HYPOCRITICAL HUMANISM
More shameful perhaps is the impression by European governments and other world capitalist powers that their welcoming of the migrants should be considered an humanitarian act.
In truth, they were initially reluctant to offer concrete help until pressures from the local population grew following daily pictures of those drowning in the seas. Activists and ordinary citizens across Europe and elsewhere were particularly enraged, when it was revealed that the family of a five-year old Kurdish boy whose dead body was washed ashore along a Turkish beach had been denied asylum by the Canadian government early September.
“Galip Kurdi, aged five, and his three-year-old brother Aylan died along with their mother, Rehan, and 10 other refugees died when their boat capsized as they were trying to reach the Greek island of Kos. The family was fleeing Kobane in Syria, which Islamic State (Isis) has attacked repeatedly”, the International Business Times had reported.
But even while some of the migrants were being admitted into Europe, they were subjected to violent repression, physical assaults and other forms of harassment especially in the border countries of Hungary, Greece, etc who were fearful that most of the migrants headed for Germany could decide to stay back in their respective countries. It was the resistance of the thousands of migrants that ultimately proved the difference as they embark on long treks to reach their destination.
In a country like Australia, the intending migrants were actually being kept in a ‘detention’ type of centre outside the country, which equally sparked outrage among layers of activists. On the flip side, most of the European governments have also been known to take regular reactionary measures against immigrants already resident in their countries, with Britain for example, recently rolling out a policy of ‘deport first, appeal later’ that could lead to the deportation of thousands of so-called illegal immigrants from the United Kingdom.
Of course, there are enough fears within the populace to exploit: sometime the fears of the local population about foreigners taking their jobs, creating housing shortages and sometimes the hysterical fear around the issues of religion especially in the wake of the September 11 attacks and the later emergence of the Islamic State.
LAYING THE BLAME WHERE IT BELONGS
It is therefore important to lay the blame for the migrant crisis where it properly belongs. First, the so-called war on terror has created more problems than it has been able to solve with the noticeable outcomes being the collapse of dictatorships in Iraq and Afghanistan. But the societies left behind are often much more fragmented with the succeeding governments unable to solve any of the fundamental problems confronting the society. It is this context that there has been unexpected rise and growth of the Islamic State, which unlike Al Qaeda actually seeks to take over states and political spaces hence the spread of its activities across vast regions including but not limited to Iraq, Libya, Syria and even Nigeria where it has found willing partner and tool in Boko Haram.

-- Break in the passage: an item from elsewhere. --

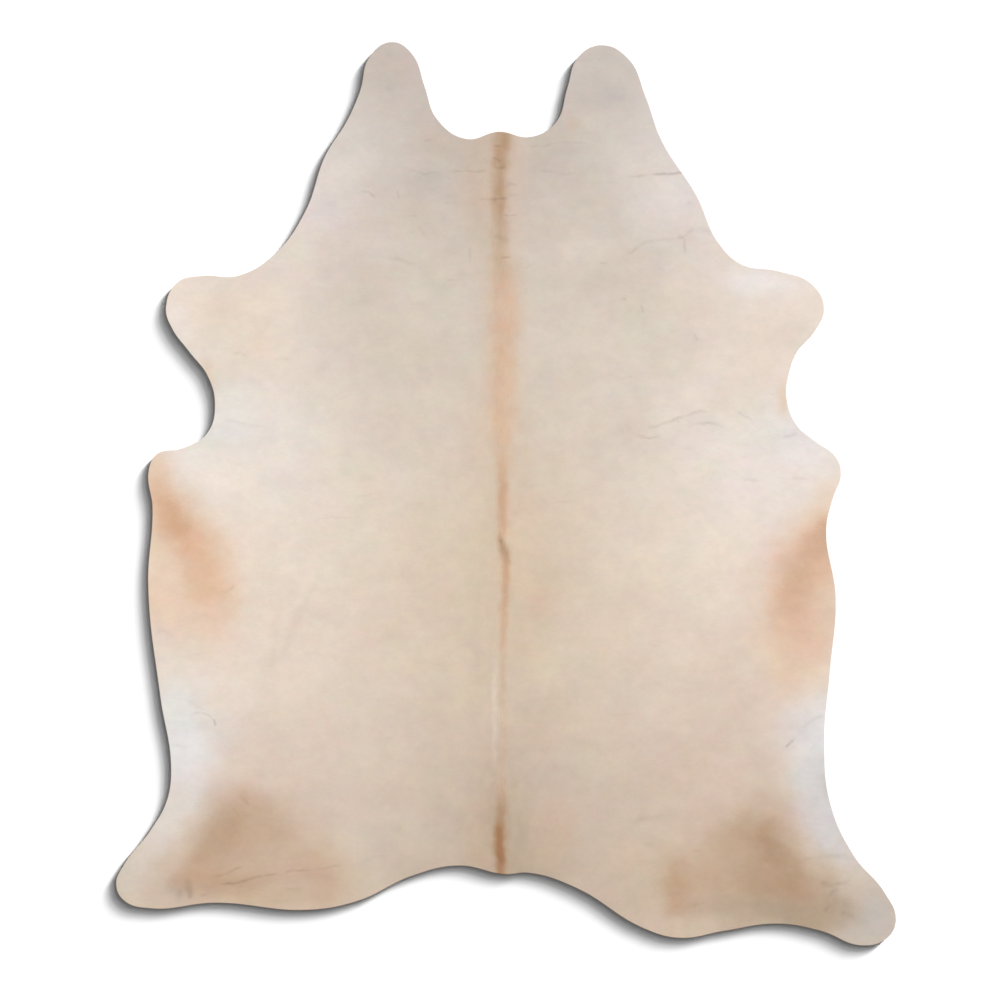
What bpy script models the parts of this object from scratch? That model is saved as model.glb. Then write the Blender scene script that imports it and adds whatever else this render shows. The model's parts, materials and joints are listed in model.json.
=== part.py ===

In all of these, Syria represents a kind of theatre of the absurd where the imperialist powers are engaged in cynical if not proxy wars without due consideration for the mass of suffering peoples. Syria, today is therefore a nation of many armies – that of Assad and Hezbollah and by extension the Iranians backed by the Russians; that of anti-Assad rebel forces backed by America, Europe, the non-Islamic State jihadists backed by the likes of Turkey and Saudi Arabia and, finally, Islamic State itself.
The destructions, violations of human rights and various atrocities perpetrated by these ‘armies’ could not but have led to the huge migrant crisis currently confronting humanity.
On the other hand, it is common knowledge that decades of neo-liberal policies especially subservience to IMF and World Bank policies of privatization and commercialization of the commanding heights of the economy in sub-Saharan Africa have largely exacerbated poverty. Although, there are underlying national and religious questions here and there in the region, what cannot be denied is that terrorism has found deeper roots in the poorest areas. Thus, the base of Boko Haram in Nigeria is the north-east renowned for its mass of poor and uneducated youths.
FRESH IMPETUS FOR WORKING CLASS SOLIDARITY
Across the continents and quite significantly in Europe the sympathy and support expressed for the migrants should serve as a fresh impetus for building international working class solidarity that seeks a united class action to end terrorism, destructive wars and ruthless capitalist exploitation. Only through such initiatives basing itself on the need to have peoples and working class democratic control and management of society can the foundation be laid for democratic discussions and actions on ending the migrant crisis.